My third and final variation involved the inclusion of type. I’ve always loved really light, sans serif typefaces, so I naturally defaulted to something of this nature. I really liked the overlapping tail of the previous composition of Wooly Rats, so I used this again to see if it worked in the same way; I definitely prefer having the image interact with the type in this way than having them entirely separate.

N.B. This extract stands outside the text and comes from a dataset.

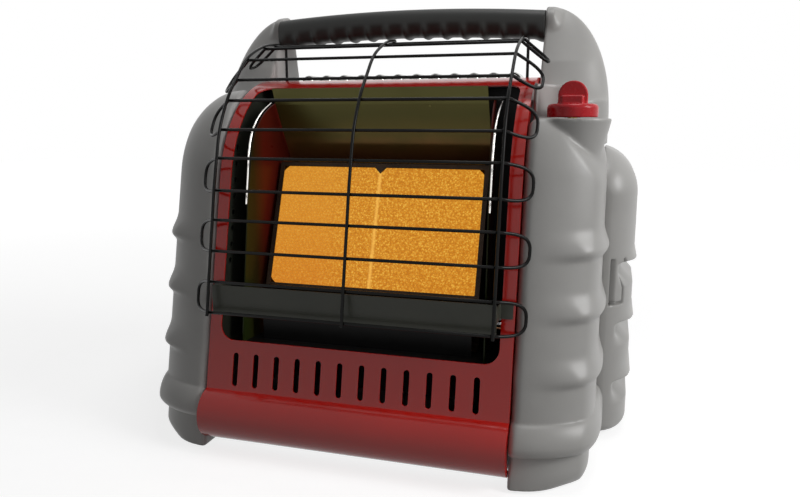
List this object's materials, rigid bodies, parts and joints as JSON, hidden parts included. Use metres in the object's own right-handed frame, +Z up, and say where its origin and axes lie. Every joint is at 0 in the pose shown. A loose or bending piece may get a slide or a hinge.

As a mock-up page spread, I’m very happy with it. I think this aesthetic works well, it takes scientific illustration into a different direction, something I’ve really wanted to do.

Bosavi Wooly Rat

This is, of course, just a starting point to give me an idea of what the spreads could look like. I still have a lot to consider and play around with, some of which are:

  • The type: Play with hand drawn type and other typefaces, which style would best fit with the image? Shall I follow a traditional route to reflect the scientific illustration elements or should I juxtapose this traditional nature with something clean and modern?
  • How will this translate into a book format: I’ve done a small mockup book spread of this layout and the fold might interfere with the type and composition. Could I play around with the basic format of a book? Does the gutter have to be vertical? Can it be horizontal?
  • Information communication: What information is necessary to communicate to the audience my intentions with the images and get them to consider my way of thinking about these animals? Does this need to be communicated with words or can I used visual triggers?
  • Paper stock: I’ve previously experimented with tracing and acetate, the transparent nature could be used somehow, it would be a shame to ignore potential good ideas spawning from such transparencies.

So, I have my plan for what to do next, I have something solid to bounce off of and my criteria for the visuals still stands. Let’s see where it goes!